• **GIVEN PROBLEM**: The data below needs to be returned exactly, line for line.
────────────────────────────────────────
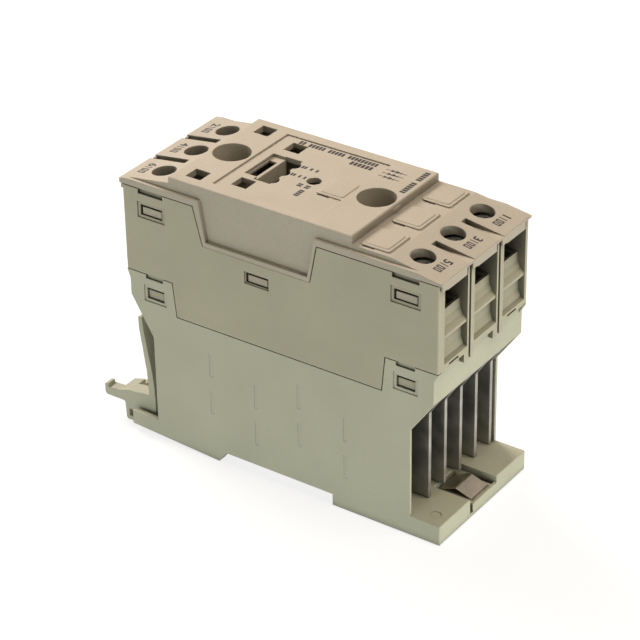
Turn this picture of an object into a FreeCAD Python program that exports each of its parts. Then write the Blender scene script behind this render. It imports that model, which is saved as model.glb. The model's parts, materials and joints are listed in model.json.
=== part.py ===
"""Three-pole solid-state contactor, 45 mm wide, for a 35 mm top-hat rail.

Millimetres. +Z points away from the rail, +X towards the line terminals and +Y across the poles.
The origin is the middle of the footprint, at the height of the feet.
"""

import FreeCAD, Part
import os
import re
import Sketcher

doc = FreeCAD.newDocument("contactor")

# ----------------------------------------------------------------------------- driving dimensions

SIZES = {
    # overall
    "half_length": 59.45, "half_width": 22.5, "seam": 0.25, "skirt_seam": 0.06, "pole_pitch": 14.7,
    "soft_edge": 0.45, "beyond": 1.0, "over_top": 95.0, "under_skirt": 60.0, "under_rim": 80.0,
    # base housing
    "base_wall": 1.65, "wall_thinning": 0.8, "foot_top": 6.1, "foot_inner": 49.6, "chamfer_low": 34.15,
    "base_line_end": 56.95, "line_corner": 44.6, "base_load_end": 44.65, "load_corner": 46.4,
    "load_inner": 37.4, "flare_low": 51.6, "beam_end": 46.85, "beam_lift": 1.8,
    "base_mid_top": 43.6, "base_end_top": 54.4,
    "seam_line_low": 40.6, "seam_line_high": 41.7, "seam_load_low": 28.7, "seam_load_high": 29.8,
    "channel_half": 7.0, "channel_floor": 4.1, "channel_groove": 1.5, "groove_deep": 2.7,
    "relief_line_x": 43.2, "relief_near_x": 31.2, "relief_half": 5.0, "relief_top": 3.9,
    "mark_x": 55.05, "mark_y": 18.1, "mark_width": 3.5, "mark_depth": 0.25,
    "vent_half": 0.55, "vent_length": 7.7, "vent_depth": 0.08,
    "spring_crest": 3.2, "spring_end": 9.2, "spring_half": 4.2, "spring_gauge": 0.4,
    # snap windows and blade notches
    "window_line": 48.05, "window_load": 36.0, "frame_depth": 0.3, "window_frame": 0.9,
    "base_window_half": 3.0, "base_window_low": 46.6, "base_window_high": 50.15,
    "housing_window_half": 3.8, "housing_window_low": 73.3, "housing_window_high": 76.55,
    "middle_window_x": 0.25, "middle_window_half": 3.7, "middle_window_low": 63.0,
    "middle_window_high": 66.1, "middle_frame": 0.4,
    "base_notch_half": 3.0, "base_notch_deep": 0.7, "base_notch_high": 1.2,
    "housing_notch_half": 4.25, "housing_notch_deep": 0.8, "housing_notch_low": 79.95,
    # rail recess, for a 35 mm rail with 1 mm flanges
    "rail_edge": 23.95, "rail_seat": 3.6, "hook_low": 0.9, "hook_top": 2.4, "hook_reach": 1.6,
    "hook_inner": 5.0, "hook_outer": 14.0, "ledge_low": 0.35, "ledge_top": 0.95, "ledge_inner": 18.4,
    "ledge_end": 30.0,
    "lead_in_high": 12.95, "lead_in_low": 15.55,
    # heat sink
    "fin_count": 6, "fin_pitch": 7.94, "fin_thickness": 1.2, "fin_bottom": 6.4, "near_fin_short": 2.5,
    "plate_bottom": 40.0, "plate_top": 44.4, "plate_line_end": 54.2, "plate_load_end": 41.2,
    # upper housing
    "wall": 1.8, "housing_line_end": 58.35, "housing_load_end": 45.65, "rim": 81.3,
    "skirt_bottom": 69.7, "skirt_load_high": 21.5, "skirt_load_low": 18.5,
    "skirt_line_high": 20.0, "skirt_line_low": 17.6,
    "room_half": 4.9, "mouth_far": 6.4, "room_floor": 68.7, "shelf": 1.6, "sill_top": 70.6, "shelf_inset": 0.6,
    "rib_bottom": 52.0, "rib_groove": 0.9, "sill_slot_low": 55.2, "sill_slot_high": 55.75,
    "web_half": 0.8, "web_low": 56.0, "web_high": 62.5,
    "arm_play": 0.15, "arm_thickness": 1.15, "nose_inset": 0.8,
    "base_arm_half": 2.7, "base_arm_low": 46.9, "base_nose_top": 49.3,
    # front cover
    "block_half": 30.45, "block_top": 87.4, "inset": 1.2, "rim_top": 83.4, "roof": 2.0,
    "deck_top": 84.75, "deck_end": 42.25, "line_tip": 59.15, "line_tip_top": 82.2,
    "load_tip": 46.65, "load_tip_top": 83.0, "load_deck_top": 85.4, "lip_bottom": 79.0,
    "driver_hole": 7.0, "well_x": 24.15, "well_bore": 11.0, "well_floor": 76.0,
    "pad_length": 9.3, "pad_width": 10.4, "pad_height": 0.6, "pry_slot": 0.45,
    "pad_corner": 0.9, "pad_rim": 0.9, "pad_step": 0.4, "pad_bevel": 0.15,
    "slot_half": 1.2, "slot_start": 12.2, "slot_rise": 0.1,
    "apron_bottom": 79.7, "apron_half": 7.2,
    "light_x": 4.3, "light_y": -1.0, "light_bore": 4.2, "light_depth": 4.0,
    "outer_square_x": 24.05, "outer_square_y": 15.7, "inner_square_x": 11.15, "inner_square_y": 12.3,
    "square_half": 2.5, "key_low": 11.45, "key_high": 10.45, "key_top": 86.1, "socket_near": 8.9,
    "socket_far": 6.7,
    "recess_load": 17.75, "recess_line": 16.95, "recess_half": 17.6, "recess_depth": 0.4,
    "cover_side": 3.2, "strip_low": 1.45,
    "cover_arm_half": 3.3, "cover_arm_low": 73.55, "cover_nose_top": 75.7,
    "middle_arm_half": 3.2, "middle_arm_low": 63.25, "middle_nose_top": 65.3,
    # screw clamps
    "screw_line_x": 48.45, "screw_load_x": 36.75, "thread": 4.0, "thread_fit": 0.06,
    "head_diameter": 6.3, "head_height": 2.3, "head_bottom": 78.7,
    "box_length": 7.4, "box_half": 4.5, "box_bottom": 68.85, "box_top": 78.2,
    "box_side": 1.0, "box_nut": 2.2, "box_base": 1.1,
    "bar_width": 6.0, "bar_thickness": 1.2, "bar_level": 70.0, "plate_gap": 0.15,
    # power stage and driver board
    "module_half": 13.0, "module_width": 13.0, "module_pitch": 13.7, "module_height": 5.6, "pad_film": 0.4,
    "board_level": 66.0, "board_thickness": 1.6, "board_half_length": 29.5, "board_half_width": 19.0,
    "header_top": 76.5, "pin_top": 82.0, "varistor_x": 13.0, "varistor_pitch": 11.5,
    "varistor_radius": 3.6, "varistor_thickness": 2.6, "coupler_load_x": 18.35, "coupler_line_x": 23.7,
    "post_radius": 3.7, "post_bore": 2.2, "post_top": 73.9,
    # rail clip
    "clip_half": 19.5, "clip_play": 0.25, "clip_plate_low": 1.1, "clip_plate_top": 3.3, "clip_nose": 9.2,
    "clip_leg": 52.1, "clip_shoulder": 54.25, "clip_ear_inner": 16.3, "clip_step_inner": 11.9,
}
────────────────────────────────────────
• **CORRECT RESULT**:
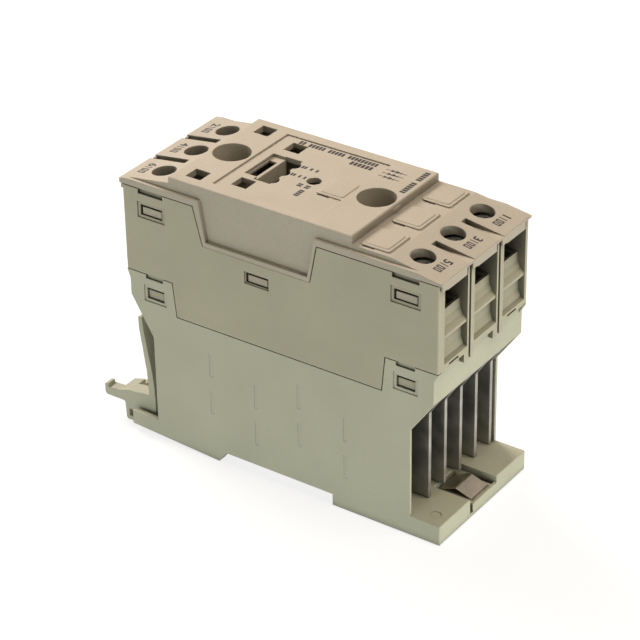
Turn this picture of an object into a FreeCAD Python program that exports each of its parts. Then write the Blender scene script behind this render. It imports that model, which is saved as model.glb. The model's parts, materials and joints are listed in model.json.
=== part.py ===
"""Three-pole solid-state contactor, 45 mm wide, for a 35 mm top-hat rail.

Millimetres. +Z points away from the rail, +X towards the line terminals and +Y across the poles.
The origin is the middle of the footprint, at the height of the feet.
"""

import FreeCAD, Part
import os
import re
import Sketcher

doc = FreeCAD.newDocument("contactor")

# ----------------------------------------------------------------------------- driving dimensions

SIZES = {
    # overall
    "half_length": 59.45, "half_width": 22.5, "seam": 0.25, "skirt_seam": 0.06, "pole_pitch": 14.7,
    "soft_edge": 0.45, "beyond": 1.0, "over_top": 95.0, "under_skirt": 60.0, "under_rim": 80.0,
    # base housing
    "base_wall": 1.65, "wall_thinning": 0.8, "foot_top": 6.1, "foot_inner": 49.6, "chamfer_low": 34.15,
    "base_line_end": 56.95, "line_corner": 44.6, "base_load_end": 44.65, "load_corner": 46.4,
    "load_inner": 37.4, "flare_low": 51.6, "beam_end": 46.85, "beam_lift": 1.8,
    "base_mid_top": 43.6, "base_end_top": 54.4,
    "seam_line_low": 40.6, "seam_line_high": 41.7, "seam_load_low": 28.7, "seam_load_high": 29.8,
    "channel_half": 7.0, "channel_floor": 4.1, "channel_groove": 1.5, "groove_deep": 2.7,
    "relief_line_x": 43.2, "relief_near_x": 31.2, "relief_half": 5.0, "relief_top": 3.9,
    "mark_x": 55.05, "mark_y": 18.1, "mark_width": 3.5, "mark_depth": 0.25,
    "vent_half": 0.55, "vent_length": 7.7, "vent_depth": 0.08,
    "spring_crest": 3.2, "spring_end": 9.2, "spring_half": 4.2, "spring_gauge": 0.4,
    # snap windows and blade notches
    "window_line": 48.05, "window_load": 36.0, "frame_depth": 0.3, "window_frame": 0.9,
    "base_window_half": 3.0, "base_window_low": 46.6, "base_window_high": 50.15,
    "housing_window_half": 3.8, "housing_window_low": 73.3, "housing_window_high": 76.55,
    "middle_window_x": 0.25, "middle_window_half": 3.7, "middle_window_low": 63.0,
    "middle_window_high": 66.1, "middle_frame": 0.4,
    "base_notch_half": 3.0, "base_notch_deep": 0.7, "base_notch_high": 1.2,
    "housing_notch_half": 4.25, "housing_notch_deep": 0.8, "housing_notch_low": 79.95,
    # rail recess, for a 35 mm rail with 1 mm flanges
    "rail_edge": 23.95, "rail_seat": 3.6, "hook_low": 0.9, "hook_top": 2.4, "hook_reach": 1.6,
    "hook_inner": 5.0, "hook_outer": 14.0, "ledge_low": 0.35, "ledge_top": 0.95, "ledge_inner": 18.4,
    "ledge_end": 30.0,
    "lead_in_high": 12.95, "lead_in_low": 15.55,
    # heat sink
    "fin_count": 6, "fin_pitch": 7.94, "fin_thickness": 1.2, "fin_bottom": 6.4, "near_fin_short": 2.5,
    "plate_bottom": 40.0, "plate_top": 44.4, "plate_line_end": 54.2, "plate_load_end": 41.2,
    # upper housing
    "wall": 1.8, "housing_line_end": 58.35, "housing_load_end": 45.65, "rim": 81.3,
    "skirt_bottom": 69.7, "skirt_load_high": 21.5, "skirt_load_low": 18.5,
    "skirt_line_high": 20.0, "skirt_line_low": 17.6,
    "room_half": 4.9, "mouth_far": 6.4, "room_floor": 68.7, "shelf": 1.6, "sill_top": 70.6, "shelf_inset": 0.6,
    "rib_bottom": 52.0, "rib_groove": 0.9, "sill_slot_low": 55.2, "sill_slot_high": 55.75,
    "web_half": 0.8, "web_low": 56.0, "web_high": 62.5,
    "arm_play": 0.15, "arm_thickness": 1.15, "nose_inset": 0.8,
    "base_arm_half": 2.7, "base_arm_low": 46.9, "base_nose_top": 49.3,
    # front cover
    "block_half": 30.45, "block_top": 87.4, "inset": 1.2, "rim_top": 83.4, "roof": 2.0,
    "deck_top": 84.75, "deck_end": 42.25, "line_tip": 59.15, "line_tip_top": 82.2,
    "load_tip": 46.65, "load_tip_top": 83.0, "load_deck_top": 85.4, "lip_bottom": 79.0,
    "driver_hole": 7.0, "well_x": 24.15, "well_bore": 11.0, "well_floor": 76.0,
    "pad_length": 9.3, "pad_width": 10.4, "pad_height": 0.6, "pry_slot": 0.45,
    "pad_corner": 0.9, "pad_rim": 0.9, "pad_step": 0.4, "pad_bevel": 0.15,
    "slot_half": 1.2, "slot_start": 12.2, "slot_rise": 0.1,
    "apron_bottom": 79.7, "apron_half": 7.2,
    "light_x": 4.3, "light_y": -1.0, "light_bore": 4.2, "light_depth": 4.0,
    "outer_square_x": 24.05, "outer_square_y": 15.7, "inner_square_x": 11.15, "inner_square_y": 12.3,
    "square_half": 2.5, "key_low": 11.45, "key_high": 10.45, "key_top": 86.1, "socket_near": 8.9,
    "socket_far": 6.7,
    "recess_load": 17.75, "recess_line": 16.95, "recess_half": 17.6, "recess_depth": 0.4,
    "cover_side": 3.2, "strip_low": 1.45,
    "cover_arm_half": 3.3, "cover_arm_low": 73.55, "cover_nose_top": 75.7,
    "middle_arm_half": 3.2, "middle_arm_low": 63.25, "middle_nose_top": 65.3,
    # screw clamps
    "screw_line_x": 48.45, "screw_load_x": 36.75, "thread": 4.0, "thread_fit": 0.06,
    "head_diameter": 6.3, "head_height": 2.3, "head_bottom": 78.7,
    "box_length": 7.4, "box_half": 4.5, "box_bottom": 68.85, "box_top": 78.2,
    "box_side": 1.0, "box_nut": 2.2, "box_base": 1.1,
    "bar_width": 6.0, "bar_thickness": 1.2, "bar_level": 70.0, "plate_gap": 0.15,
    # power stage and driver board
    "module_half": 13.0, "module_width": 13.0, "module_pitch": 13.7, "module_height": 5.6, "pad_film": 0.4,
    "board_level": 66.0, "board_thickness": 1.6, "board_half_length": 29.5, "board_half_width": 19.0,
    "header_top": 76.5, "pin_top": 82.0, "varistor_x": 13.0, "varistor_pitch": 11.5,
    "varistor_radius": 3.6, "varistor_thickness": 2.6, "coupler_load_x": 18.35, "coupler_line_x": 23.7,
    "post_radius": 3.7, "post_bore": 2.2, "post_top": 73.9,
    # rail clip
    "clip_half": 19.5, "clip_play": 0.25, "clip_plate_low": 1.1, "clip_plate_top": 3.3, "clip_nose": 9.2,
    "clip_leg": 52.1, "clip_shoulder": 54.25, "clip_ear_inner": 16.3, "clip_step_inner": 11.9,
}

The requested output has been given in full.